The type of airplanes we jump out of only go about 80 mph. Passenger airplanes go about 800 mph. So if you jump out of a passenger airplane, the windspeed outside the door will rip your skin off.

[–] Lupus108@sh.itjust.works 5 points 3 hours ago (1 children)

Well there's basically no way to leave a typical modern passenger plane once it's in the air. The doors lock in the frame from the inside and once the cabin is pressurized the pressure difference between inside and outside makes them impossible to open.

Actually there is one way - some windows on the flight deck can be opened sometimes and apparently exiting a passenger plane at traveling speed is survivable.

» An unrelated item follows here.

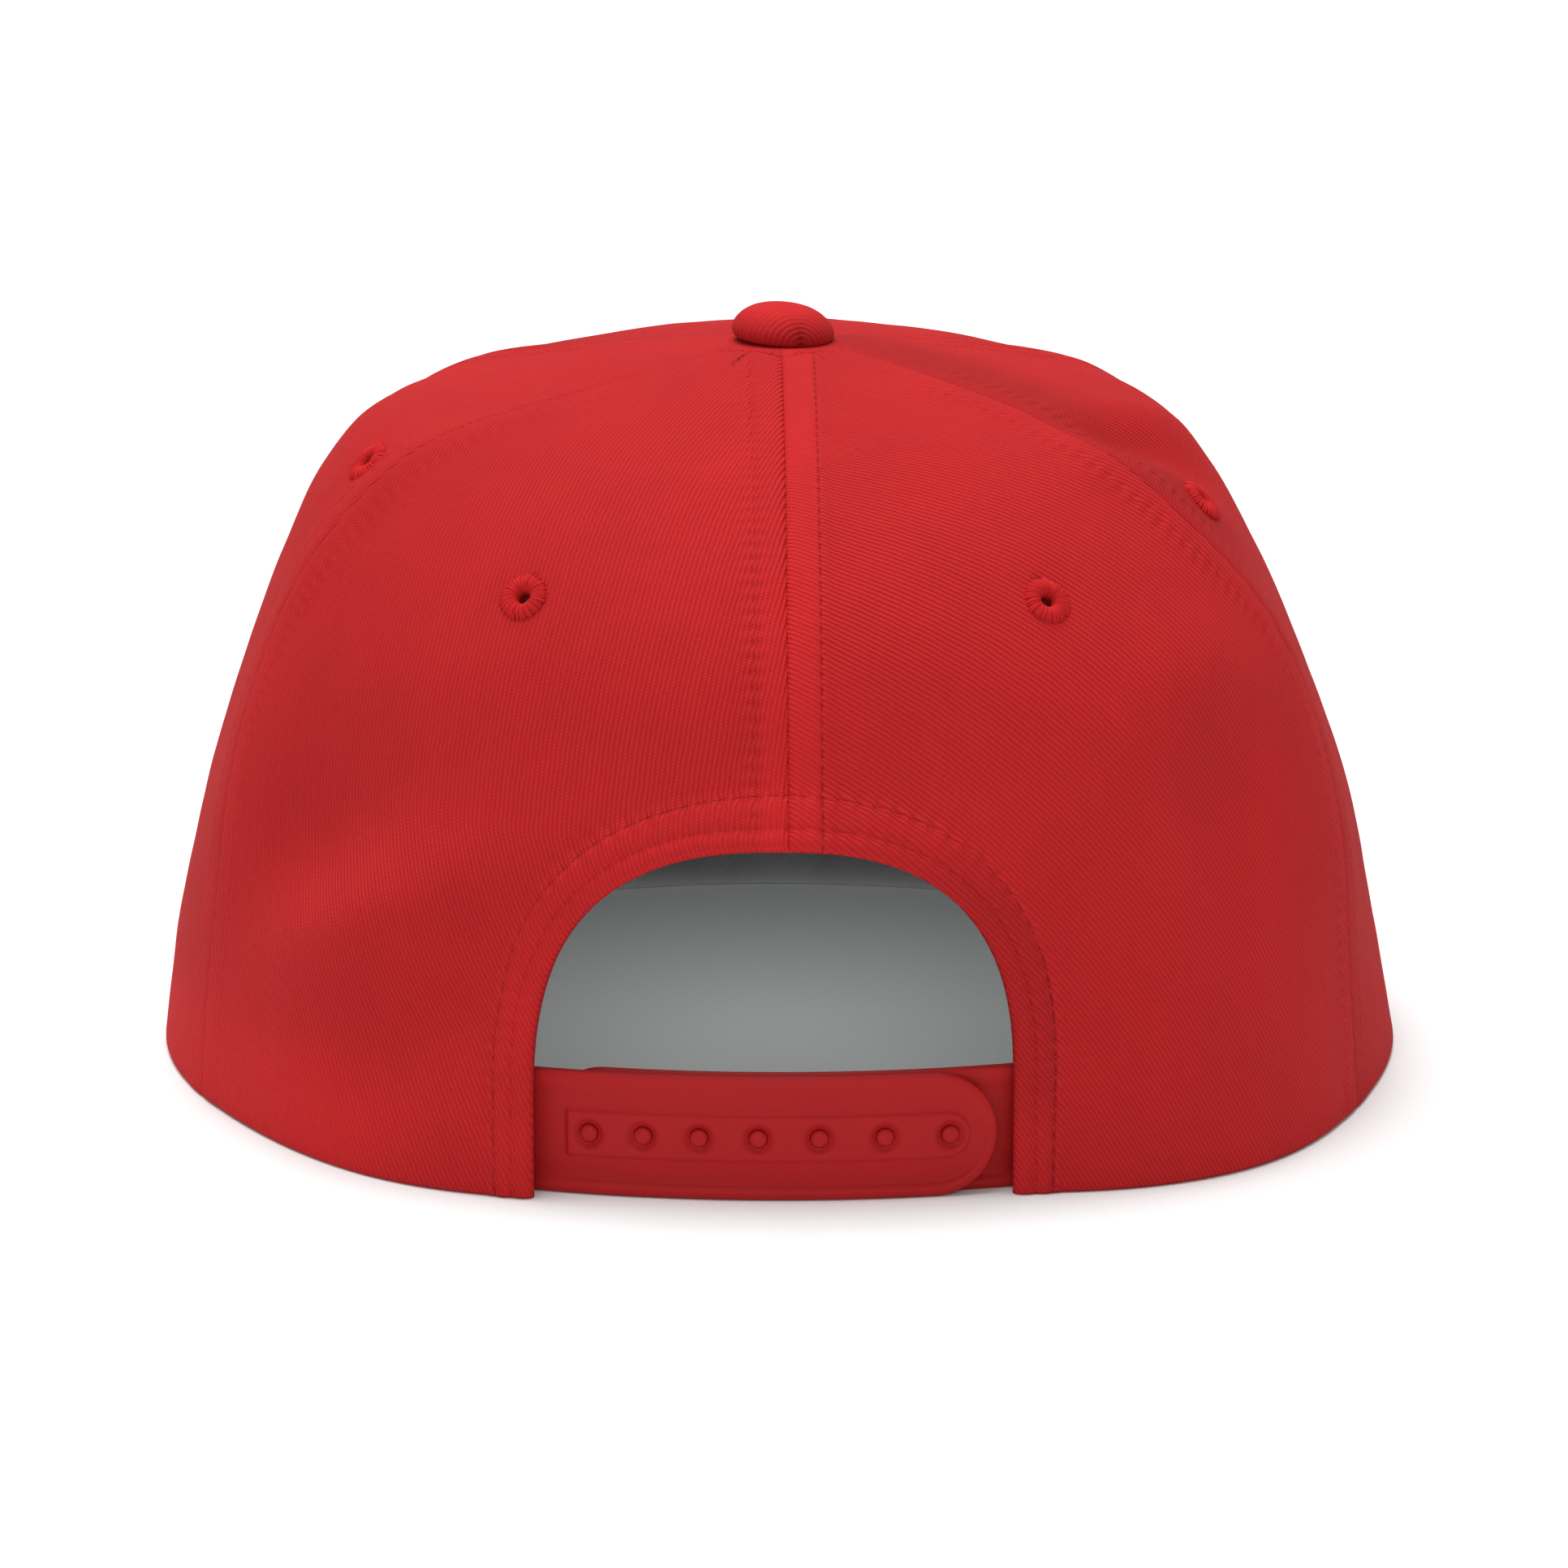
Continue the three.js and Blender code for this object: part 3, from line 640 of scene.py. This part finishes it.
def crossing(points, out, away, within=0.5):
    """Where each grid line first passes from below 0 to above it, as points and normals."""
    path, facing = [], []
    for k in range(len(away)):
        over = np.nonzero((away[k, 1:] > 0) & (away[k, :-1] <= 0))[0]
        if len(over) and over[0] < away.shape[1] * within:
            i = over[0]
            share = away[k, i] / (away[k, i] - away[k, i + 1])
            path.append(points[k, i] + (points[k, i + 1] - points[k, i]) * share)
            facing.append(out[k, i])
    return np.array(path).reshape(-1, 3), np.array(facing).reshape(-1, 3)


def seam_path(azimuth_of):
    t = np.linspace(0, top_ring, 170)
    return skin(azimuth_of(t), t)


def row_beside(seam, pick):
    return dict(path=seam["path"], along=(0, 1), off=(seam_row, seam_row), top=seam["top"], pick=pick)


def front_edge(side):
    return lambda t: np.full(t.shape, float(side * front_seam) % 360)


plain_seam = dict(top=16, sharp=0.3, flat=0, light=0, fold=0, pull=0.3, dash=0)
left_seam = dict(plain_seam, path=seam_path(partial(seam_azimuth, -1)))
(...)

There's the story of British Airways Flight 5390 where the flight deck experienced a explosive decompression due to a faulty cockpit window and the captain was ejected out of the window partially, his knees got caught on the flight controls while his upper body stuck out of the window. Unable to pull him back in flight attendants held onto his legs for 20 minutes until the First Officer was able to perform a emergency landing. The pilot survived with - for what he has endured - minor injuries, he returned to flying 5 months after the incident.

[–] hateisreality@lemmy.world 2 points 21 minutes ago* (last edited 19 minutes ago) (1 children)

The crew was convinced they were holding his corpse for his widow the entire time... Nobody expected him to not only survive but fly again

[–] Lupus108@sh.itjust.works 1 points 5 minutes ago

From what I read it was more that the First Officer was worried that his body might damage flight controls or engines if they let him go. Probably both.

There is a similar story from 2018 where a passenger was partially ejected from a damaged window after a critical engine failure. She got pulled back in by passengers and flight attendants but later succumbed to her injuries. Interestingly what killed her was blunt force trauma from being smashed against the outside of the cabin due to the violent nature of the explosive decompression, not the enviromental circumstances of being on the outside of a plane travelling at cruising height & speed.

Although your chances of surviving that for a prolonged time are slim at best I would say. Captain Lancaster was just very very lucky.